I mean, even if you ignore the historical origins of this Justice
Department policy, which suggests this should have never led to any
permanent policy that the president can`t be indicted, even if you ignore
that interesting history about the origins of that policy, you should also
just look at what`s going on with President Trump and that policy right
now. I mean, if this “Wall Street Journal” report tonight is correct and
Michael Cohen is in fact going to hand over financial documentary evidence
tomorrow of the president`s involvement in that illegal campaign finance
scheme, which Cohen has pled guilty to already – I mean, think about it,
this is already a case where federal prosecutors right now are butting up
against this idea that a president has nothing to fear from the criminal
law, right? This idea that a sitting president just can`t get in trouble
for any crimes he committed, either before or during his presidency.
I mean, on these specific issues, on this specific set of facts about which
Cohen is reportedly going to testify tomorrow and about which he is
reportedly going to hand over incriminating documents tomorrow, federal
prosecutors in the Southern District of New York have already told a
federal judge that the president is personally implicated in the commission
of these felony counts, right? If there is such clarity in the Justice
Department that a president has nothing to fear from the criminal law, how
does – how do you explain that, that federal prosecutors have already told
a federal judge the president is implicated in those felonies?
I mean, depending on what happens tomorrow and what evidence Michael Cohen
makes public, potentially we are getting to the part of the plot here where
we`re going to learn if there are federal prosecutors who may try to
challenge that internal Justice Department policy which says you can`t
indict a president. If prosecutors don`t intend to try to defy or
challenge that policy directly, there is also the possibility, which is
being increasingly discussed in legal circles, that prosecutors may try to
interpret that current Justice Department policy in such a way that they
wouldn`t attempt to directly prosecute the president right now while he`s
still in office, but they might potentially bring a sealed indictment
against the president. One that would only be unsealed once the president
was no longer in office.
Now, such a move would have two advantages from prosecutors` perspective.
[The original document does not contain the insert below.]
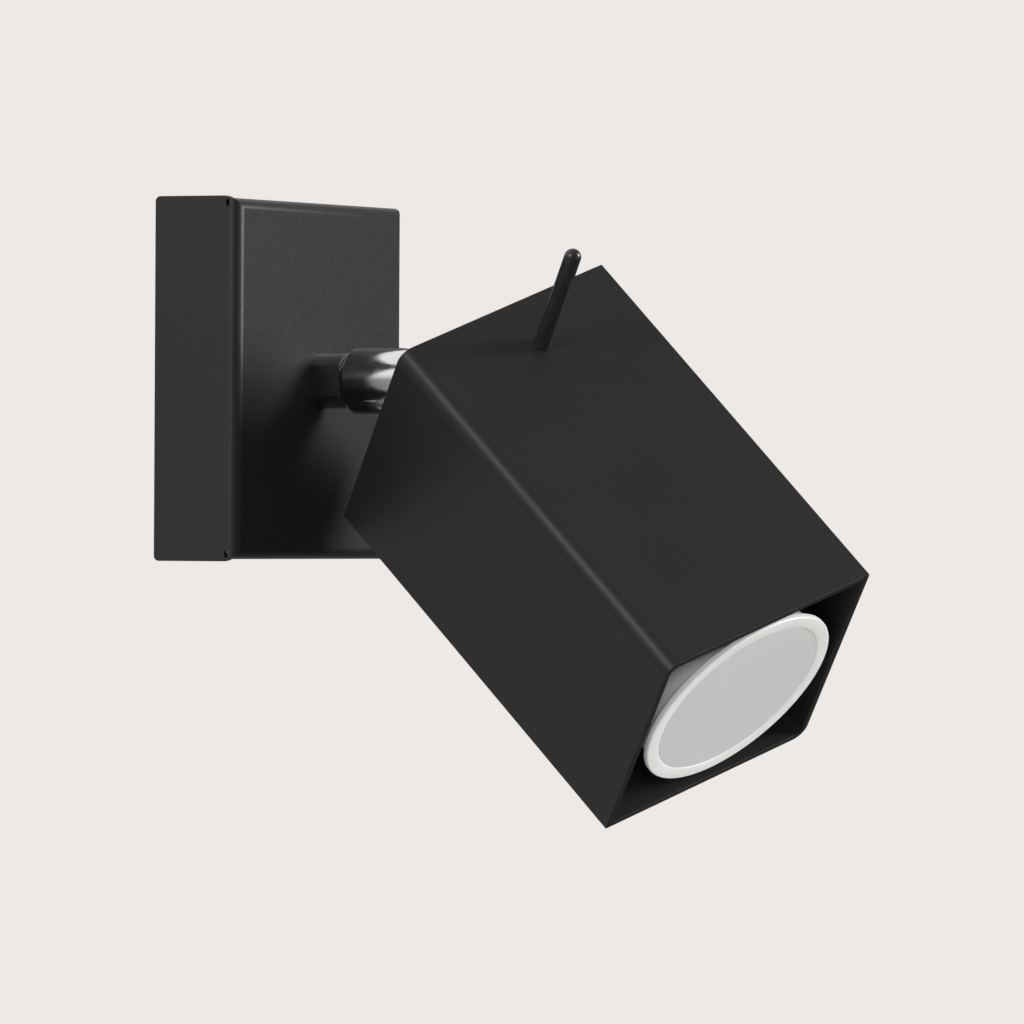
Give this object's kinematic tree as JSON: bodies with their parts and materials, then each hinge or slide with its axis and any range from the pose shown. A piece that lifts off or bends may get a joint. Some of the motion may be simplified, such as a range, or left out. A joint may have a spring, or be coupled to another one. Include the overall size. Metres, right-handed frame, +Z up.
{
  "type": "wall spotlight",
  "caption": "Wall spotlight with a square folded canopy, a chrome knuckle arm that swivels and tilts, and a square tube head that rolls around a twist-in lamp, with an aiming pin.",
  "frame": {"origin": "on the wall plane, midway between the two slotted wall screw holes and behind the middle of the canopy", "axes": "+Z up, +Y into the wall, so the light stands out along -Y, +X to the right as seen from the room"},
  "size_m": [0.0883, 0.1576, 0.1393],
  "materials": {
    "black_powder_coat": "fine satin powder coat",
    "black_gloss_rod": "gloss",
    "black_chrome_plate": "polished plating",
    "zinc_steel": "zinc plated",
    "screw_steel": "plain steel",
    "brass_contact": "plain brass",
    "terminal_plastic": "matte moulded",
    "friction_plastic": "matte",
    "lead_brown": "silicone",
    "lead_blue": "silicone",
    "lead_green": "silicone",
    "holder_ceramic": "unglazed",
    "lamp_white": "satin white moulded",
    "lamp_diffuser": "opal",
    "led_board_white": "solder mask",
    "pin_nickel": "nickel plated"
  },
  "bodies": {
    "wall_base": {"canopy": "black_powder_coat", "wall_plate": "zinc_steel", "canopy_screws": "screw_steel", "terminal_block": "terminal_plastic", "terminal_tubes": "brass_contact", "terminal_screws": "screw_steel", "terminal_fixing_screws": "screw_steel", "wall_earth_lug": "brass_contact", "wall_earth_screw": "brass_contact", "base_lead_live": "lead_brown", "base_lead_neutral": "lead_blue", "base_lead_earth": "lead_green", "arm_spigot": "black_chrome_plate", "spigot_washer": "zinc_steel", "spigot_nut": "zinc_steel"},
    "swivel_arm": {"knuckle_rear": "black_chrome_plate", "swivel_grub_screw": "black_chrome_plate", "hinge_friction_ring": "friction_plastic"},
    "tilt_knuckle": {"knuckle_front": "black_chrome_plate", "hinge_screw": "screw_steel", "hinge_spring_washer": "screw_steel", "roll_stop_washer": "zinc_steel", "roll_nut": "zinc_steel"},
    "head": {"tube_shell_upper": "black_powder_coat", "tube_shell_lower": "black_powder_coat", "tube_back_plate": "black_powder_coat", "aiming_pin": "black_gloss_rod", "aiming_pin_nut": "zinc_steel", "lampholder_bracket": "zinc_steel", "bracket_rivets": "zinc_steel", "lampholder": "holder_ceramic", "lampholder_screws": "screw_steel", "lampholder_contacts": "brass_contact", "head_earth_lug": "brass_contact", "head_earth_screw": "brass_contact", "head_lead_live": "lead_brown", "head_lead_neutral": "lead_blue", "head_lead_earth": "lead_green"},
    "lamp": {"lamp_housing": "lamp_white", "lamp_rim": "lamp_white", "lamp_lens": "lamp_diffuser", "lamp_led_board": "led_board_white", "lamp_base": "lamp_white", "lamp_pins": "pin_nickel"}
  },
  "joints": [
    {"name": "arm_swivel", "type": "hinge", "parent": "wall_base", "child": "swivel_arm", "pos_m": [0, -0.0368, 0], "axis": [0, 1, 0], "range_deg": [-160, 160]},
    {"name": "head_tilt", "type": "hinge", "parent": "swivel_arm", "child": "tilt_knuckle", "pos_m": [0, -0.0568, 0], "axis": [0.9905, 0, -0.1374], "range_deg": [-84.6, 15.4]},
    {"name": "head_roll", "type": "hinge", "parent": "tilt_knuckle", "child": "head", "pos_m": [0, -0.0568, 0], "axis": [-0.0965, -0.712, -0.6955], "range_deg": [-170.5, 89.5]},
    {"name": "lamp_twist", "type": "hinge", "parent": "head", "child": "lamp", "pos_m": [0.00039, -0.05723, 0.00039], "axis": [-0.0965, -0.712, -0.6955], "range_deg": [0, 25]}
  ]
}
First, it would effectively stop the clock on any statute of limitations,
on any crimes committed by the president, right? That would make it so the
president couldn`t use his de facto immunity from prosecution while he`s
serving in office to run out the clock on the statute of limitations for
any of his crimes.
So, that`s one benefit to this sealed indictment approach. Of course, the
second major benefit to prosecutors if they brought a potential sealed
indictment against the president is that that could set the stage for
negotiations of the same kind that the Justice Department entered into with
Spiro Agnew in 1973, right? Negotiations in which this office holder knows
that he is up against serious felony charges but he has this one great
advantage in his plea negotiations with prosecutors, the great advantage
that almost no other criminal defendant has, which is that this office
holder, in this case it would be the president could, like Agnew, offer to
trade away his resignation, just like Agnew did, in exchange for
prosecutors making some or all of those criminal charges go away.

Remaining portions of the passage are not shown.